I admired the mountains with their gentle folds and creases, like the softest, warmest blanket piled up on the floor with the kind of perfection that can only be created by accident. I chuckled to myself at the sight of deforested patches on the landscape that looked so like dogs that had been partly shaved for an operation I almost expected to see the mountain wearing the dreaded cone of shame (I certainly felt a little shameful for finding the humour in such a disappointing situation). I marvelled at the calm, smooth surfaces of lakes that reflected the surrounding landscape more perfectly than any mirror. I delighted in the never-ending spotting of rainbows and waterfalls and lambs and calves and birds and every other wonderful and unexpected bonus nature threw at me.

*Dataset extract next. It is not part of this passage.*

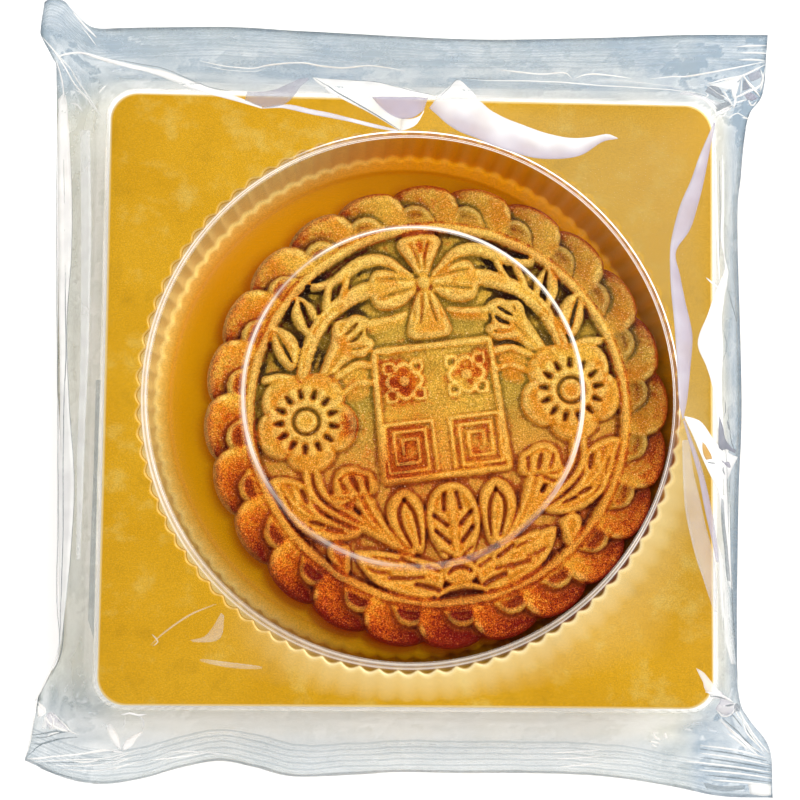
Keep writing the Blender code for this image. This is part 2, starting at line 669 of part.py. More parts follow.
def make_mooncake(group, material):
    """The core and everything raised on it, joined into one solid."""
    cake = make_core(group)
    raised = new_collection("raised shapes")
    make_petals(raised)
    make_ring(raised)
    field = Matrix.Translation((0.0, 0.0, CAKE_FIELD)) @ cake_frame(RELIEF_TURN)
    for index, shape in enumerate(relief_shapes()):
        part = plate(f"relief_{index}", shape, -RELIEF_ROOT - ROOT_STEP * index, raised)
        part.data.transform(field)
    step = cake.modifiers.new("join", "BOOLEAN")
    step.operation = "UNION"
    step.solver = "EXACT"
    step.operand_type = "COLLECTION"
    step.collection = raised

    graph = bpy.context.evaluated_depsgraph_get()
    joined = bpy.data.meshes.new_from_object(cake.evaluated_get(graph))
    cake.modifiers.clear()
    cake.data = joined
    joined.name = "mooncake"
    joined.materials.clear()
    joined.materials.append(material)
    for thing in list(raised.objects):
        bpy.data.objects.remove(thing, do_unlink=True)
    bpy.data.collections.remove(raised)
    return cake


def main():
    clear_scene()
    pack = new_collection("packed mooncake")
    tools = new_collection("cutting and joining shapes")
    make_tray(pack, make_material("gold_pet"))
    make_lid(pack, make_material("clear_pet"))
    make_film_bag(pack, tools, make_material("clear_film"))
    make_mooncake(pack, make_material("baked_crust"))


main()
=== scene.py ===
"""The dressed mooncake pack: baked cake, gold tray, clear lid and sealed film bag.

Shapes are worked out in millimetres with numpy, on grids or as profiles carried round a
centre, and put into meshes in metres at the end. The pack lies flat, +Y to the top seal.
"""

import math
from functools import partial

import bpy
import numpy as np
from mathutils import Euler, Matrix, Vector


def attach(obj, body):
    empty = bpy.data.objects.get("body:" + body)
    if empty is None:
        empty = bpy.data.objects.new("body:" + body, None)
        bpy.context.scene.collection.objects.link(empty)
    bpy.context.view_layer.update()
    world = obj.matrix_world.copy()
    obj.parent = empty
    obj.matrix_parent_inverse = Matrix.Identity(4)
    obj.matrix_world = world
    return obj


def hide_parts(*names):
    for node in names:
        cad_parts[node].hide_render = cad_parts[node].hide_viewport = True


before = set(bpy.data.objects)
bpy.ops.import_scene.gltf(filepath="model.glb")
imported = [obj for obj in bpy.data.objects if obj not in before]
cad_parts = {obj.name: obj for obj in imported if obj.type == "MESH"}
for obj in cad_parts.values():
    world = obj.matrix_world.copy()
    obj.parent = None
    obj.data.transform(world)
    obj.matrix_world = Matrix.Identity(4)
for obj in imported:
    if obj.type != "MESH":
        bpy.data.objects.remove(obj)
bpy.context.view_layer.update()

MM = 0.001

# the photograph's camera: place in mm, turn, lens and sensor width in mm, side in pixels
CAMERA_PLACE = (-21.9, -34.8, 449.9)
CAMERA_TURN = [math.radians(turn) for turn in (4.33, -2.73, 0.63)]
LENS, SENSOR, PHOTO_SIDE = 78.7, 36.0, 800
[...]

When the weather allowed, we also embarked on many a challenging and beautiful hike. The most memorable of these, without a shadow of a doubt, was Mount Isthmus. Located nearby to the far more popular Roy’s Peak, Mount Isthmus feels like the forgotten little sister that for some reason gets no attention. Never one to follow the crowd I, obviously, opted to hike Mount Isthmus for sunrise rather than Roy’s Peak, not least because I knew it would be impossible to get a parking spot for the latter. The alarms were set for 4 am at which point I came embarrassingly close to abandoning the idea all together. Thankfully I was not defeated by the ungodly hour and for this nature chose to reward me. Cam and I set out with only the light of our head torches to guide us, luckily we couldn’t see just how steep the path was or just how far it was to the summit. As the sun slowly rose we were greeted by the landscape gently materialising in front of us. Emerging in the half-light as though it was there just for us. The inky blue, star-studded sky gave way to soft blues and pinks and lilacs and oranges as the sun began to rise. A lake emerged, nestling in the valley as the snow-capped mountains were lit up bright orange reflecting the light of the rising sun onto our pink, flushed faces. It was, and still is, one of the most beautiful things I have ever seen and one of the most rewarding things I have ever done.